I'm incapable of taking anything seriously. I'll generally manage it if it really does matter, but I always end up getting caught in double-entendres or ways in which something someone else said in front of me was actually pretty clever. Especially if said person didn't notice just how clever they sounded.
That and I've got this chipped-out segment of my left front incisor that I keep sticking a finger to when I'm idling or just watching TV. I'll press hard, having this weird and fairly childlike "game" of trying to turn that indentation in my tooth into a raised-up bit of my thumb's skin. Thankfully, it makes me look more like a nail-biter than a thumb-sucker.
If I do manage to see a tiny little bump in the middle of the bigger divot caused by my tooth's pressure against my finger, I have this little surge of exultation. Like, "Yay, I'm getting another look at a slight case of dental abuse one of my dentist's hygienists caused me in trying to get to a tiny bit of food that got encased in growing enamel!"

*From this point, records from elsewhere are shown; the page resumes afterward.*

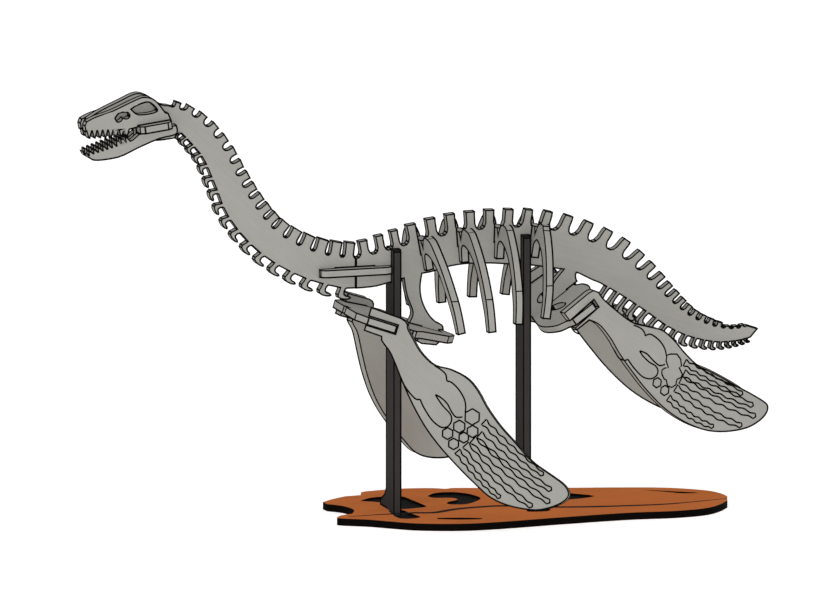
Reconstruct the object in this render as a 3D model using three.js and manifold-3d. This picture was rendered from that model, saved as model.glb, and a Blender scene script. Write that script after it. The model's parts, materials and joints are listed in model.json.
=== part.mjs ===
// Plesiosaur skeleton puzzle: flat plywood pieces that slot together, held up by two forked
// posts on a display base. Millimetres, +Z up, +X from the head to the tail, Y across.
import * as THREE from 'three';
import { mergeVertices } from 'three/addons/utils/BufferGeometryUtils.js';
import Module from 'manifold-3d';

const wasm = await Module();
wasm.setup();

// ---------------------------------------------------------------- driving dimensions
const SHEET = 3;              // plywood thickness of every piece
const FIT = 0.3;              // clearance on each side of a slot
const HALF = SHEET / 2;
const REACH = 60;             // length of a cutter that has to pass right through a piece

const NECK_END = -27.7;       // X of the butt joint between the neck plate and the body plate
const NECK_TEETH = 18;
const NECK_HOOKS = 17;
const TAIL_HOOKS = 17;

const POST_WIDTH = 10;
const POST_FOOT = 13;         // reach of a post's foot, which is on its right side only
const PRONG_GAP = HALF + FIT; // half width of a post's fork
const POSTS = [
  { name: 'post_front', x: -11.1, seat: 97.0, top: 111.0 },
  { name: 'post_rear', x: 43.8, seat: 100.8, top: 113.8 },
];

const RIB_LAP = 6;            // depth of the halving joint between a rib and the spine
const RIBS = [                // crossing point on the spine, lean of the lower end to the tail
  { x: 0.6, z: 114.4, lean: 10.5, span: 35.8, drop: 34 },
  { x: 16.9, z: 116.9, lean: 4.4, span: 36.2, drop: 36 },
  { x: 33.0, z: 117.6, lean: -2.0, span: 33.4, drop: 34.5 },
  { x: 48.9, z: 117.2, lean: -7.5, span: 29.8, drop: 33.4 },
];
const RIB_WIDTH = 5;          // width of a rib's arm at the shoulder
const RIB_TIP = 3;            // and at its lower end

const SPLICE = { x0: -43, x1: -13.0, z: 102.6, halfWidth: 4.8, lap: 7 };

const SKULL_OFFSET = SHEET + FIT;   // Y distance from the centre plate to each side plate
const LOCK = { x: -113.6, z: 167.2, length: 13.5, halfWidth: 7.6, rise: 6.8 };

const PECTORAL = { x: 2, z: 76, slope: -17.3 };
const PELVIC = { x: 55.7, z: 83.8, slope: 35.5 };
const FRONT_FLIPPER = { x: -19.4, y: 22.65, z: 83.5, splay: 4, yaw: 28, slot: 3.1 };
const REAR_FLIPPER = { x: 59.6, y: 32.55, z: 87.3, splay: -7, yaw: -10, slot: 5.3 };

const COLOURS = { bone: 0x9d9c97, post: 0x3b3937, base: 0xab5f32 };

// ---------------------------------------------------------------- frames and solids
const vec = (x, y, z) => new THREE.Vector3(x, y, z);
const deg = THREE.MathUtils.degToRad;
const lerp = THREE.MathUtils.lerp;

// A piece's own frame: its outline lies in (u, v) and its thickness is centred on u x v.
function frame(origin, u, v) {
  const w = new THREE.Vector3().crossVectors(u, v);
  return new THREE.Matrix4().makeBasis(u, v, w).setPosition(origin);
}

const profileFrame = (y) => frame(vec(0, y, 0), vec(1, 0, 0), vec(0, 0, 1));

function crossFrame(x, z, lean = 0) {
  const up = vec(-Math.sin(deg(lean)), 0, Math.cos(deg(lean)));
  return frame(vec(x, 0, z), vec(0, 1, 0), up);
}

const along = (slope) => vec(Math.cos(deg(slope)), 0, Math.sin(deg(slope)));

function girdleFrame({ x, z, slope }) {
  return frame(vec(x, 0, z), along(slope), vec(0, 1, 0));
}

function toSolid(geometry) {
  geometry.deleteAttribute('normal');
  geometry.deleteAttribute('uv');
  const merged = mergeVertices(geometry, 1e-4);
  return new wasm.Manifold(new wasm.Mesh({
    numProp: 3,
    vertProperties: Float32Array.from(merged.attributes.position.array),
    triVerts: Uint32Array.from(merged.index.array),
  }));
}

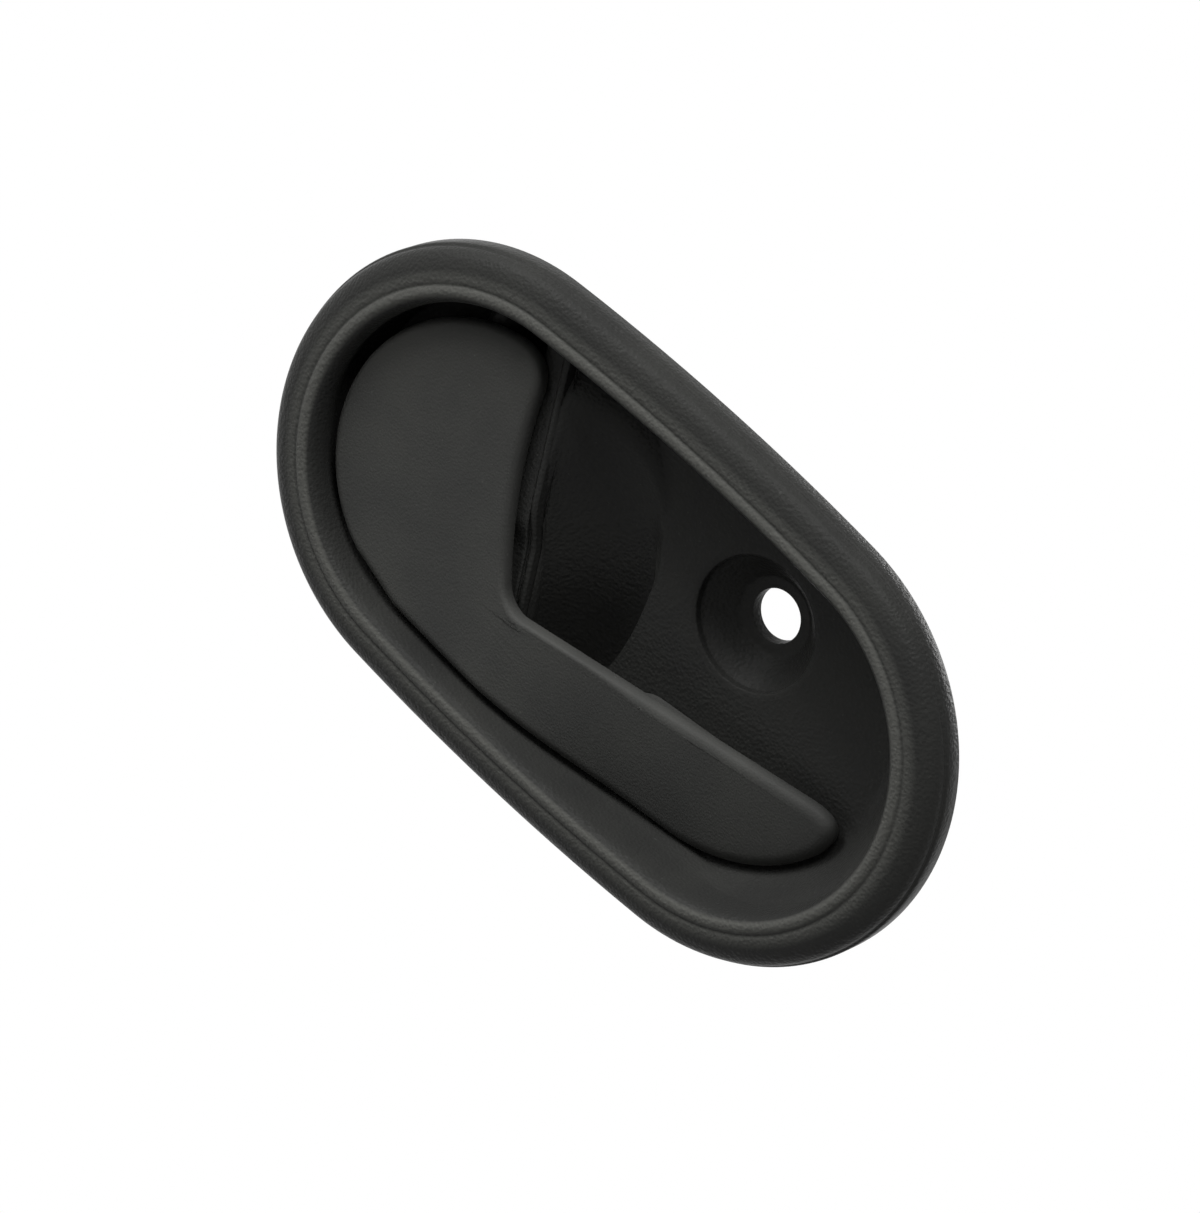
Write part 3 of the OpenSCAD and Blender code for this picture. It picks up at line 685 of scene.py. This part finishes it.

Suffice it to say, it looks real freaking dumb when I do that in public. I mostly manage to repress that urge for office hours. Once I come home, though, I'm like a Parkinson's sufferer who just *has* to let go and let all that pent-up dyskinesia happen. My hand goes to my mouth and unless I'm talking to someone, eating, typing something or stuck in a social event, I'm pretty much always messing with that indent. It's a solidly implanted tic, to put it mildly.
I'm also a real-life Grammar Nazi. Common mistakes don't trigger me, but big and egregious mistakes in French make me blurt out a correction without even stopping to consider if I've hurt someone's feelings in the process. I know it sometimes makes me come across as being pedantic, but I just can't help myself.
I also talk to myself a lot, mostly to try and road-test characters or concepts. It got to the point where the folks tried to stage an intervention, thinking I was in need of some, well, assistance.